Rather than seeing ourselves as trapped in systems that degrade our human and natural condition, Morrison reminds me that we’re also builders of new paradigms. One act of ecological stewardship, one policy of equity, one moment of compassion at a time. That every daily choice, whether to listen, to preserve, to participate, becomes a brick in a greater structure of sustainability and shared dignity. It also mirrors ecological thinking: systems evolve slowly and interconnectedly and respond to cumulative pressures. Biodiversity loss doesn’t happen in a vacuum (like how the asteroids didn’t wipe out dinosaurs in a single blast but over time), and neither does biodiversity restoration. Similarly, I’ve learned that democracy doesn’t simply vanish or thrive but it’s constantly negotiated and reimagined by those who live it. So Morrison’s quote isn’t just a warning, it’s a blueprint: one step. And then another. And then another. Not toward collapse, but toward communion.

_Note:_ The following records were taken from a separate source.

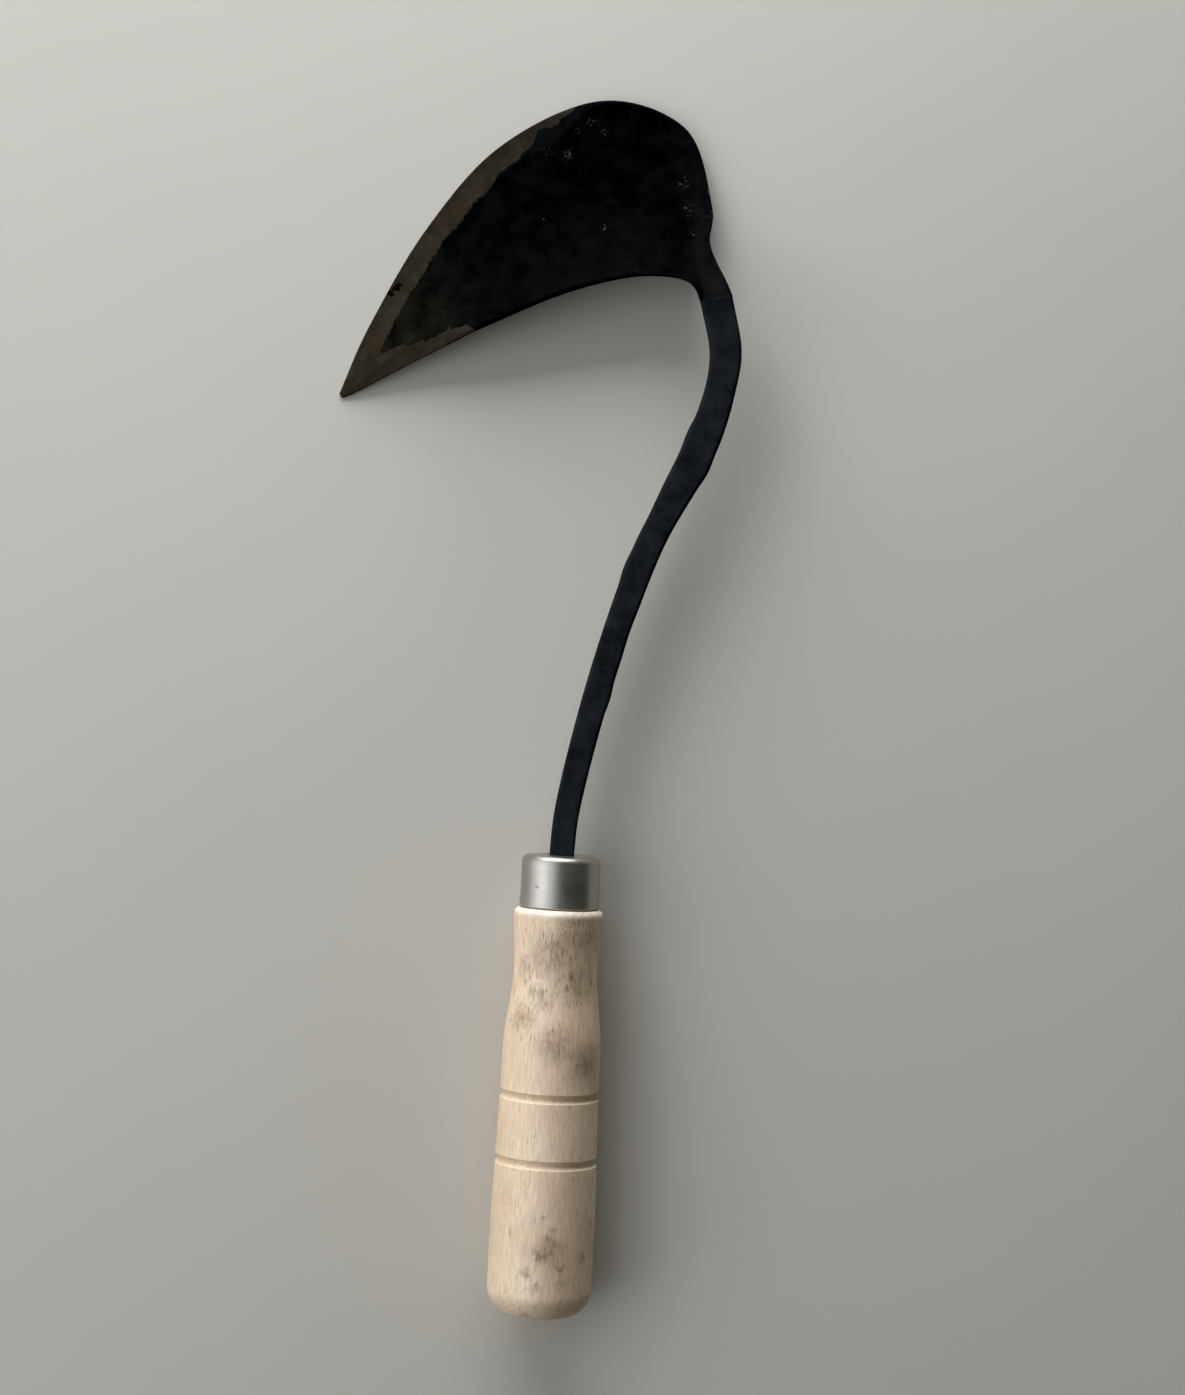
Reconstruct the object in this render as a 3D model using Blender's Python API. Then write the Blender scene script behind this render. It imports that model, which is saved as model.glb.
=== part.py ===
"""Short-handled hand hoe: a forged blade, neck and tang in a turned handle with a ferrule.

The hoe lies on a surface as it is put down: handle along Y, blade up at +Y with its point to -X,
and its ground face up. Lengths are in metres.
"""

import bpy
import bmesh
from math import cos, pi, radians, sin
from mathutils import Vector

# Handle, measured along its axis from the butt or down from the shoulder under the ferrule
HANDLE_LENGTH = 0.1108
GRIP_RADIUS = 0.0143
GRIP_FULLEST = 0.0195
FLARE_RADIUS = 0.0134
FLARE_BELOW_SHOULDER = 0.0385
WAIST_RADIUS = 0.0115
WAIST_BELOW_SHOULDER = 0.0170
SHOULDER_STEP = 0.0013
SHOULDER_ROUNDING = 0.0016
BUTT_ROUNDING = 0.0072
GROOVE_PLACES = (0.0424, 0.0602)
GROOVE_WIDTH = 0.0023
GROOVE_DEPTH = 0.0008

# Ferrule: a drawn cap over the handle's spigot
FERRULE_RADIUS = 0.0109
FERRULE_LENGTH = 0.0142
FERRULE_WALL = 0.0008
FERRULE_ROUNDING = 0.0019

# Tang: a square taper driven into the handle
TANG_LENGTH = 0.080
TANG_END = 0.0035

# Neck
NECK_LENGTH = 0.1532
NECK_OFFSET = 0.0372
NECK_WIDTH = 0.0067
NECK_ROOT_WIDTH = 0.0085
NECK_THICKNESS = 0.0065
NECK_SWELLING = 0.0012
SWELLING_PLACE = 0.28
SWELLING_REACH = 0.15
NECK_CHAMFER = 0.0012

# Blade
BLADE_LENGTH = 0.101
BLADE_WIDTH = 0.0855
BLADE_HEIGHT = 0.0180
BLADE_THICKNESS = 0.0022
DISH_DEPTH = 0.0033
EDGE_THICKNESS = 0.0005
EDGE_BREAK = 0.0005
OUTER_BEVEL = 0.0076
INNER_BEVEL = 0.0042
TIP_WIDTH = 0.0014
TIP_HEIGHT_SHARE = 0.065
TIP_DIRECTION = (-0.5, 0.87, 0)

# Where along the stations, from the point at 0 to the neck at 1, the blade changes: start and reach
ROOT_STARTS, ROOT_REACH = 0.8, 0.2
OUTER_GROUND_ENDS, OUTER_GROUND_FADE = 0.5, 0.1
INNER_GROUND_ENDS, INNER_GROUND_FADE = 0.17, 0.16
UPRIGHT_STARTS, UPRIGHT_REACH = 0.66, 0.26
HEEL_FAN = 1.4
DEEPEST_DISH = 1.7
BEVEL_ROOM = 0.6
ROOT_FLATNESS = 0.7

CLEARANCE = 0.0003
ROUND_STEPS = 40

# The neck's centre line from ferrule to blade: shares of its offset from the handle's axis and its length
NECK_LINE = [(0.0, 0.0), (0.044, 0.114), (0.235, 0.33), (0.503, 0.547), (0.831, 0.722),
             (0.965, 0.825), (1.0, 0.91), (0.917, 1.0)]

# The blade's two edges, each from the point to the neck: shares of its length, width and height
OUTER_EDGE = [(0.07, 0.232, 0.07), (0.215, 0.557, 0.11), (0.407, 0.835, 0.15), (0.675, 0.997, 0.16),
              (0.91, 0.923, 0.15), (1.0, 0.672, 0.28), (0.998, 0.53, 0.56)]
INNER_EDGE = [(0.222, 0.136, 0.39), (0.415, 0.243, 0.67), (0.607, 0.344, 0.88), (0.788, 0.405, 0.955),
              (0.923, 0.402, 1.0)]
# Where the middle of the neck's root comes on the same shares
ROOT_PLACE = (1.014, 0.347)

BLADE_STATIONS = 34
NECK_STATIONS = 26
TANG_STATIONS = 4
FACE_POINTS = 11


def ease(share):
    """Smooth step from 0 to 1."""
    share = min(max(share, 0.0), 1.0)
    return share * share * (3 - 2 * share)


def blend(start, end, share):
    return start + (end - start) * share


def smooth_line(guides, before, after, steps=12):
    """Points of a smooth curve through the guides; before and after aim its two ends."""
    knots = [before] + guides + [after]
    line = []
    for a, b, c, d in zip(knots, knots[1:], knots[2:], knots[3:]):
        for step in range(steps):
            t = step / steps
            line.append(0.5 * (2 * b + (c - a) * t + (2 * a - 5 * b + 4 * c - d) * t ** 2
                               + (3 * b - a - 3 * c + d) * t ** 3))
    return line + [guides[-1]]


def point_at(line, share):
    """The point at a share of a line's length."""
    spans = [(b - a).length for a, b in zip(line, line[1:])]
    left = share * sum(spans)
    for a, b, span in zip(line, line[1:], spans):
        if left <= span:
            return a.lerp(b, left / span)
        left -= span
    return line[-1].copy()


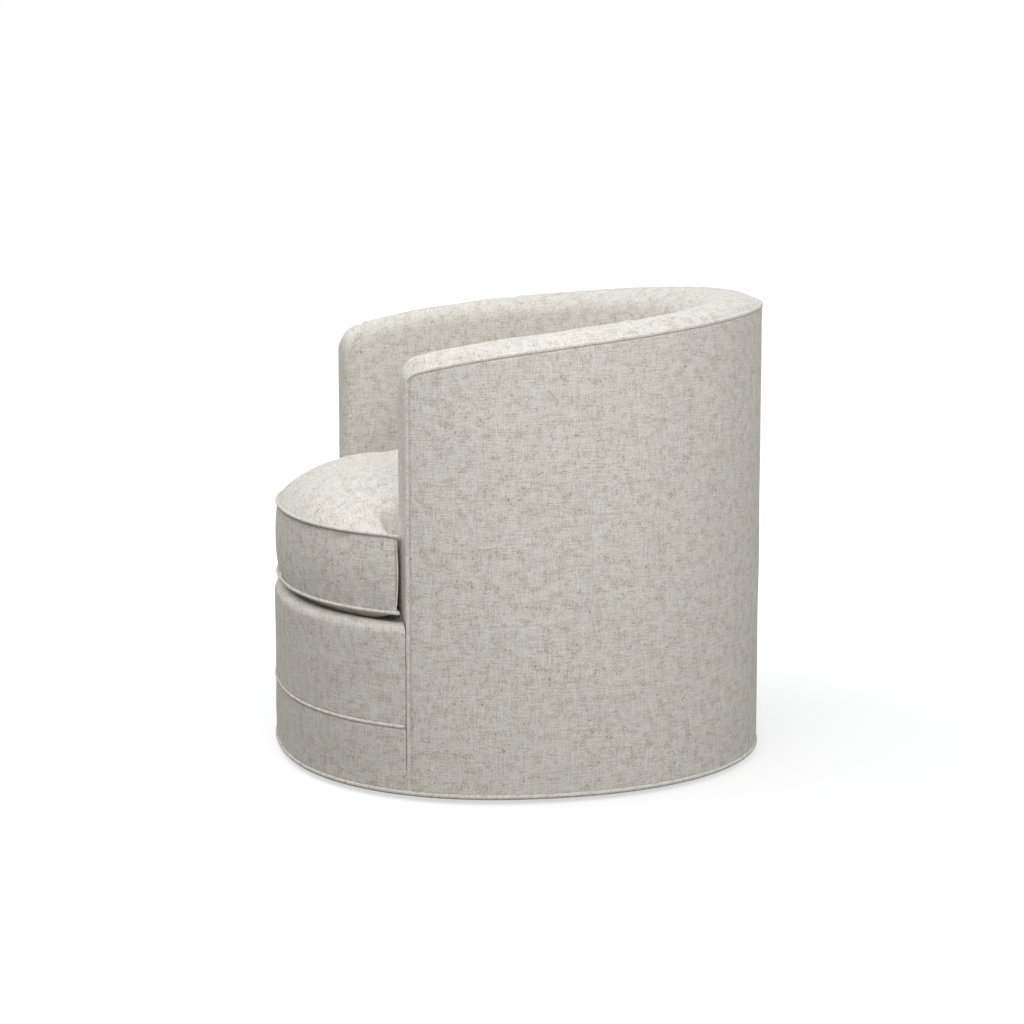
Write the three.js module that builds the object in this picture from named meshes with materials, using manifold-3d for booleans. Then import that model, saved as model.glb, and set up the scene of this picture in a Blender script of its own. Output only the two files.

The most perfect you can get is trying your best.

“Vote with your wallet,” said Jonah from Valle Escondido. Permaculture’s a nice model, but it doesn’t take into account the backbone of a functioning society. Logistics and political frameworks behind the system that we operate in make it difficult to optimize equitable share and access to resources, essentially because they’re limited. Even in Valle Escondido, a permaculture model, there’s still traces of gentrification that harm surrounding neighborhoods and local communities that rely on self-sufficient lifestyles. Despite all the good that Jonah’s doing in terms of raising awareness and education, it’s difficult to acknowledge the concept of “fair share” and equitable access when sustainable communities in the area and continually marginalized, another principle of permaculture. This isn’t just specific to Valle Escondido; corporations are bound to grow. If “expansion” and “integration” are key components of profitable eco-conscious models, maybe the focus should be to recognize our power as individuals to influence demand and price from inequitable, capital focused competition (like Dole). That’s a solid a start.

Maybe the forest didn’t teach me how to save the world, but how to see it again. I came to Costa Rica to study sustainability. I left learning how to sustain myself; how to hold decay and beauty in the same breath, and how to forgive the parts of me I once tried to prune away. Turns out, that’s how new roots form. In the dark, in the quiet. One small step at a time.